## Work instructions:
All of the material below is to be returned exactly.

## Source material:

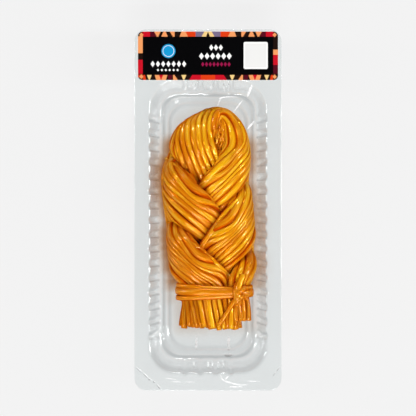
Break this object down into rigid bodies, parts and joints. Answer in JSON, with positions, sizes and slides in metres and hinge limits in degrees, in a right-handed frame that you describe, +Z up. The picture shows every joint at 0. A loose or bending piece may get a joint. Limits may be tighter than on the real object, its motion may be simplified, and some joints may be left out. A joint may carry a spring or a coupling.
{
  "type": "braided string cheese",
  "caption": "Smoked string cheese plaited into a braid and tied near its cut end, sealed under clear film in a ribbed clear plastic tray with a header label.",
  "frame": {"origin": "under the middle of the pack, on the plane that its tray stands on", "axes": "+X across the pack to the knot's side, +Y along the pack to the label, +Z up to the film"},
  "size_m": [0.09, 0.221, 0.0312],
  "materials": {
    "clear_tray": "thin clear formed sheet, glossy",
    "clear_film": "clear sealed film, glossy",
    "printed_label": "satin print, black with a patterned border",
    "smoked_cheese": "waxy, springy cheese, browned golden orange by smoking"
  },
  "bodies": {
    "root": {"tray": "clear_tray", "lid_film": "clear_film", "label": "printed_label", "folded_strand": "smoked_cheese", "third_strand": "smoked_cheese", "tie_string": "smoked_cheese"}
  },
  "joints": []
}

## Response to this task:
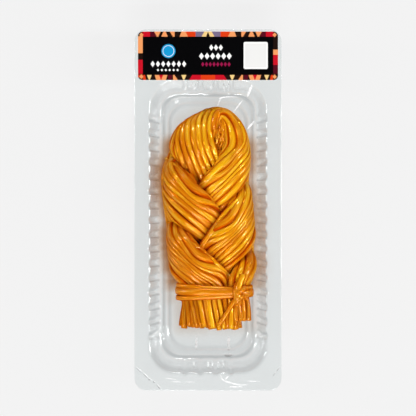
Break this object down into rigid bodies, parts and joints. Answer in JSON, with positions, sizes and slides in metres and hinge limits in degrees, in a right-handed frame that you describe, +Z up. The picture shows every joint at 0. A loose or bending piece may get a joint. Limits may be tighter than on the real object, its motion may be simplified, and some joints may be left out. A joint may carry a spring or a coupling.
{
  "type": "braided string cheese",
  "caption": "Smoked string cheese plaited into a braid and tied near its cut end, sealed under clear film in a ribbed clear plastic tray with a header label.",
  "frame": {"origin": "under the middle of the pack, on the plane that its tray stands on", "axes": "+X across the pack to the knot's side, +Y along the pack to the label, +Z up to the film"},
  "size_m": [0.09, 0.221, 0.0312],
  "materials": {
    "clear_tray": "thin clear formed sheet, glossy",
    "clear_film": "clear sealed film, glossy",
    "printed_label": "satin print, black with a patterned border",
    "smoked_cheese": "waxy, springy cheese, browned golden orange by smoking"
  },
  "bodies": {
    "root": {"tray": "clear_tray", "lid_film": "clear_film", "label": "printed_label", "folded_strand": "smoked_cheese", "third_strand": "smoked_cheese", "tie_string": "smoked_cheese"}
  },
  "joints": []
}